> **Task instructions**: Reproduce the listing below without any change.
::::::
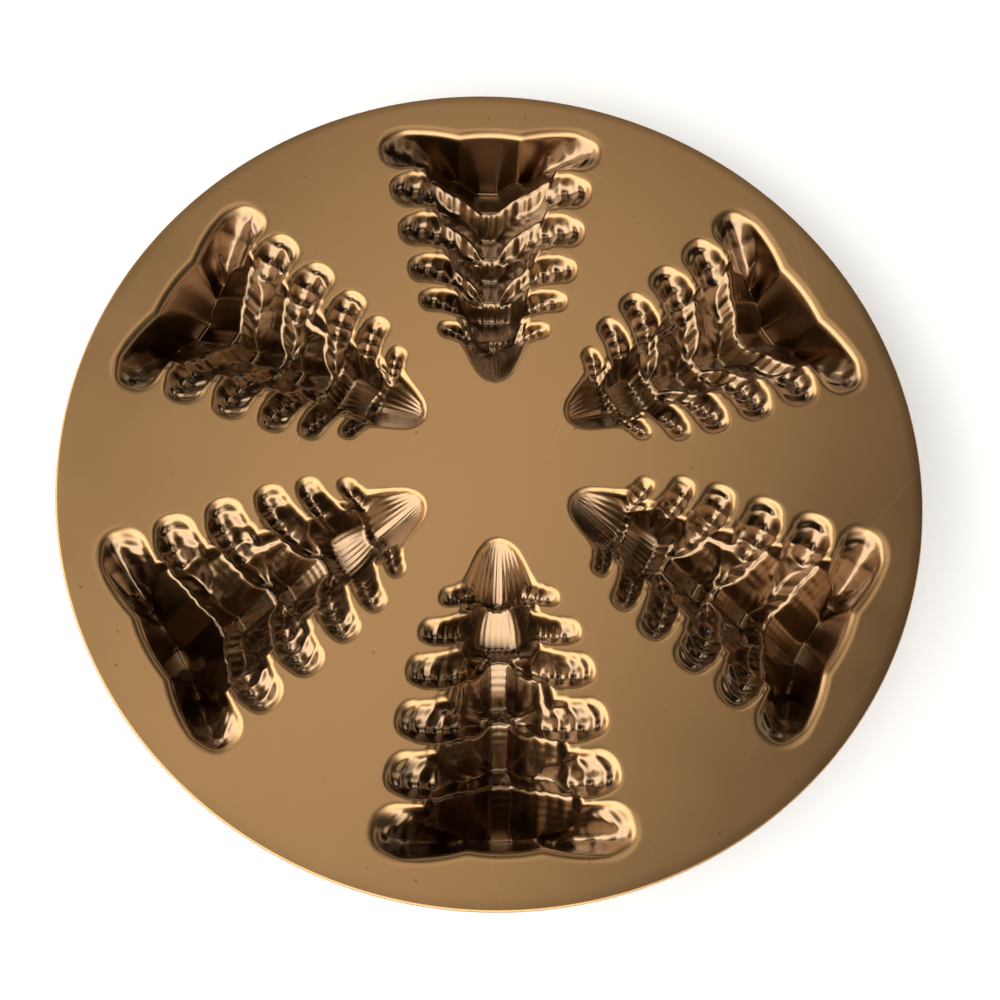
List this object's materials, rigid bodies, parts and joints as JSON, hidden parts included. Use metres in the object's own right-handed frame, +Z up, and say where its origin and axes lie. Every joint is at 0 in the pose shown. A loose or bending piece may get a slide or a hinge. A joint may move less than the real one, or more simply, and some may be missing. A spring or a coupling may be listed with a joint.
{
  "type": "cakelet pan",
  "caption": "Round cast cakelet pan with a flat deck, a rounded edge and deep fir-tree wells lying on their backs, tips to the middle.",
  "frame": {"origin": "middle of the base, on the surface that the pan stands on", "axes": "+Z up out of the deck, +Y along the axis of the first well from the middle of the pan to its foot"},
  "size_m": [0.3048, 0.3048, 0.0352],
  "materials": {
    "deck_coat": "satin",
    "well_coat": "satin"
  },
  "bodies": {
    "root": {"deck_plate": "deck_coat", "rim_bead": "deck_coat", "tree_well_1": "well_coat", "tree_well_2": "well_coat", "tree_well_3": "well_coat", "tree_well_4": "well_coat", "tree_well_5": "well_coat", "tree_well_6": "well_coat"}
  },
  "joints": []
}
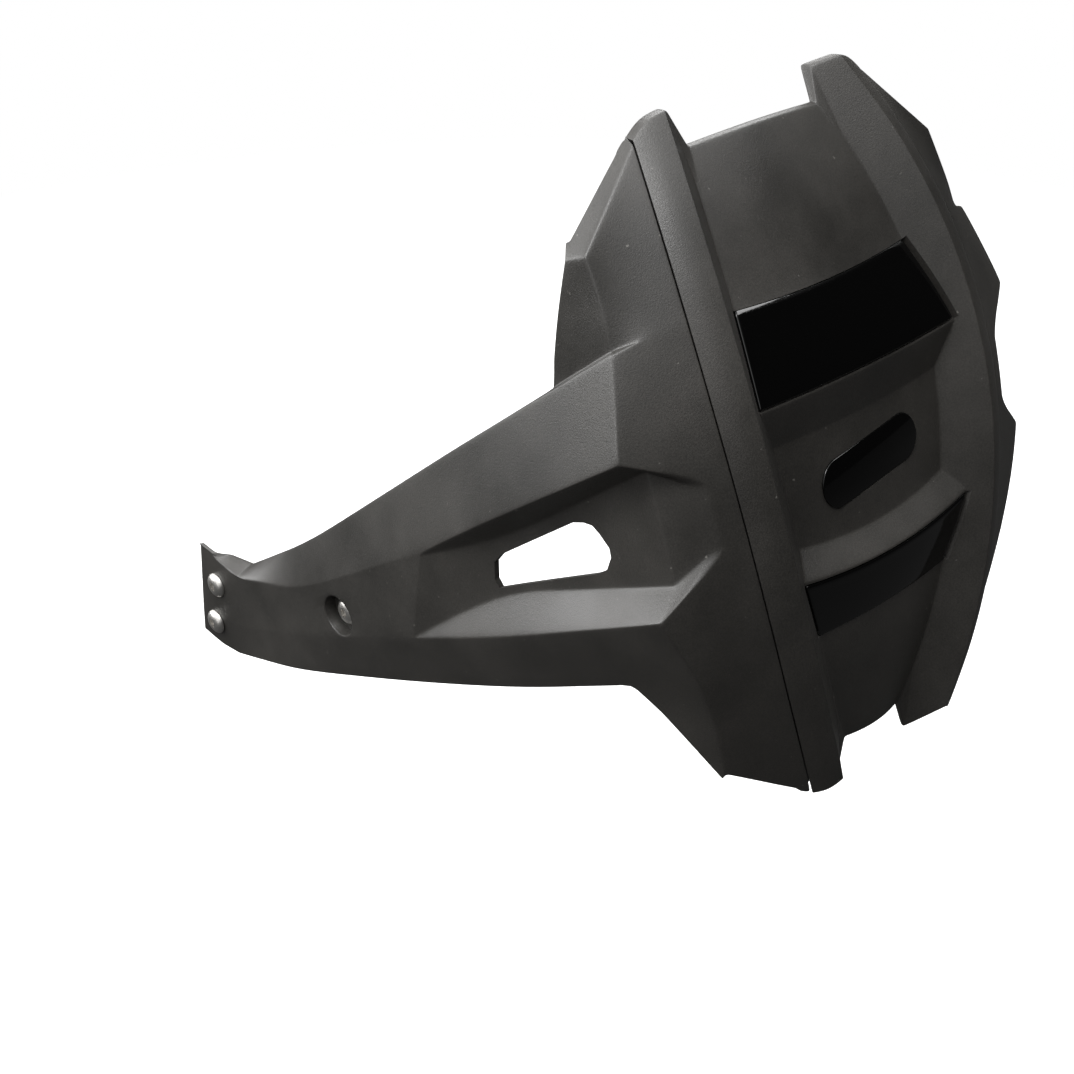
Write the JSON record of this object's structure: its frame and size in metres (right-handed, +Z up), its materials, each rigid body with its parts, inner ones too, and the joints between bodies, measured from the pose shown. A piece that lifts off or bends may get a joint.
::::::
> **Final result**:
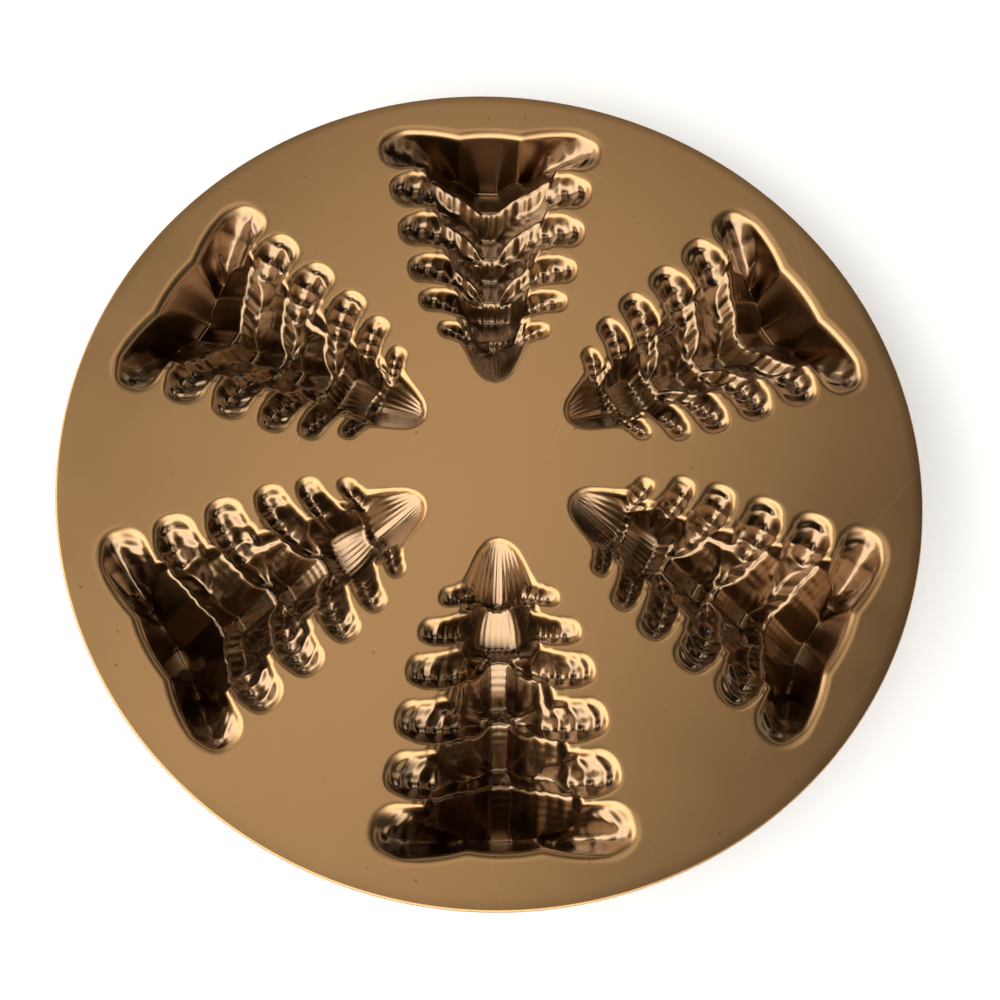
List this object's materials, rigid bodies, parts and joints as JSON, hidden parts included. Use metres in the object's own right-handed frame, +Z up, and say where its origin and axes lie. Every joint is at 0 in the pose shown. A loose or bending piece may get a slide or a hinge. A joint may move less than the real one, or more simply, and some may be missing. A spring or a coupling may be listed with a joint.
{
  "type": "cakelet pan",
  "caption": "Round cast cakelet pan with a flat deck, a rounded edge and deep fir-tree wells lying on their backs, tips to the middle.",
  "frame": {"origin": "middle of the base, on the surface that the pan stands on", "axes": "+Z up out of the deck, +Y along the axis of the first well from the middle of the pan to its foot"},
  "size_m": [0.3048, 0.3048, 0.0352],
  "materials": {
    "deck_coat": "satin",
    "well_coat": "satin"
  },
  "bodies": {
    "root": {"deck_plate": "deck_coat", "rim_bead": "deck_coat", "tree_well_1": "well_coat", "tree_well_2": "well_coat", "tree_well_3": "well_coat", "tree_well_4": "well_coat", "tree_well_5": "well_coat", "tree_well_6": "well_coat"}
  },
  "joints": []
}
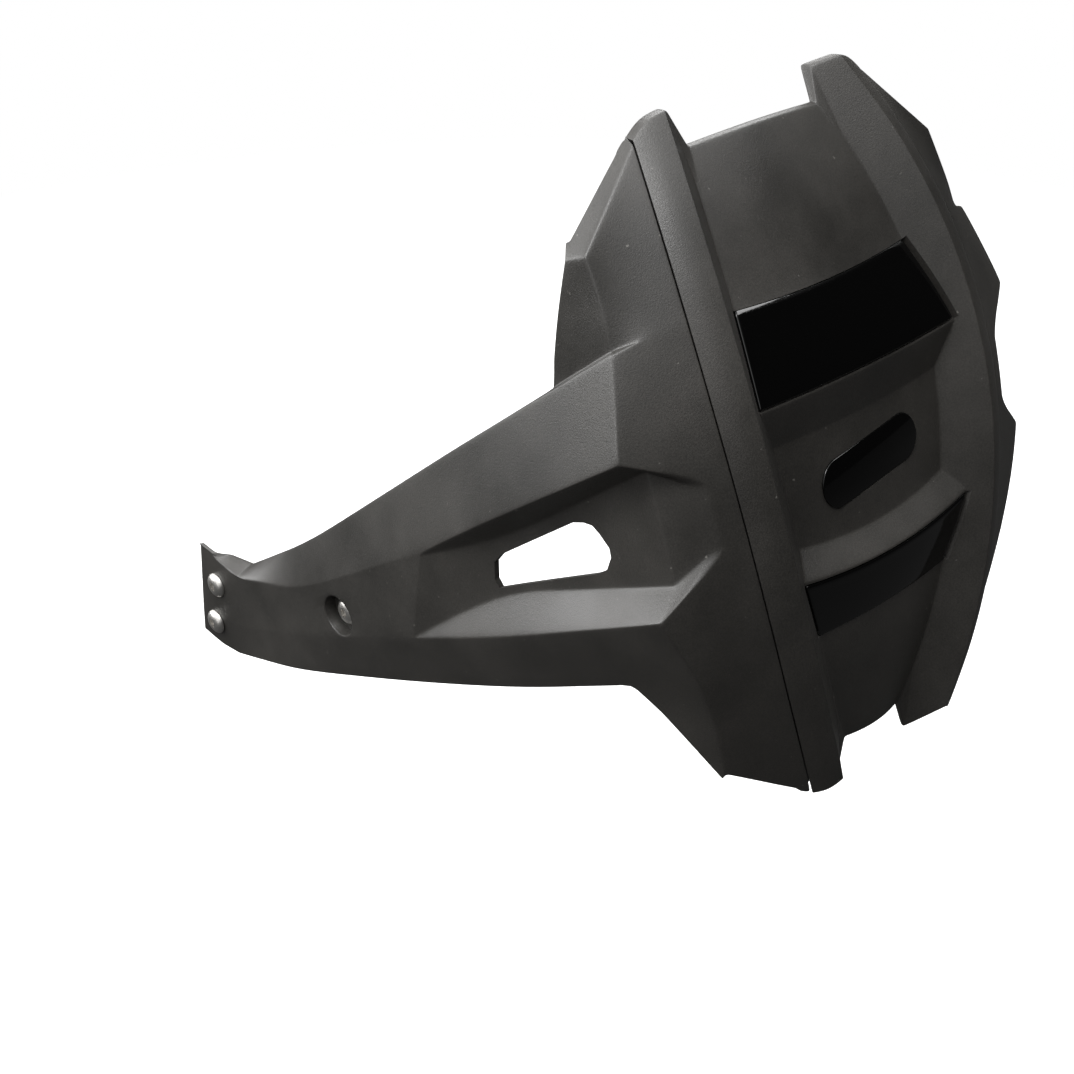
Write the JSON record of this object's structure: its frame and size in metres (right-handed, +Z up), its materials, each rigid body with its parts, inner ones too, and the joints between bodies, measured from the pose shown. A piece that lifts off or bends may get a joint.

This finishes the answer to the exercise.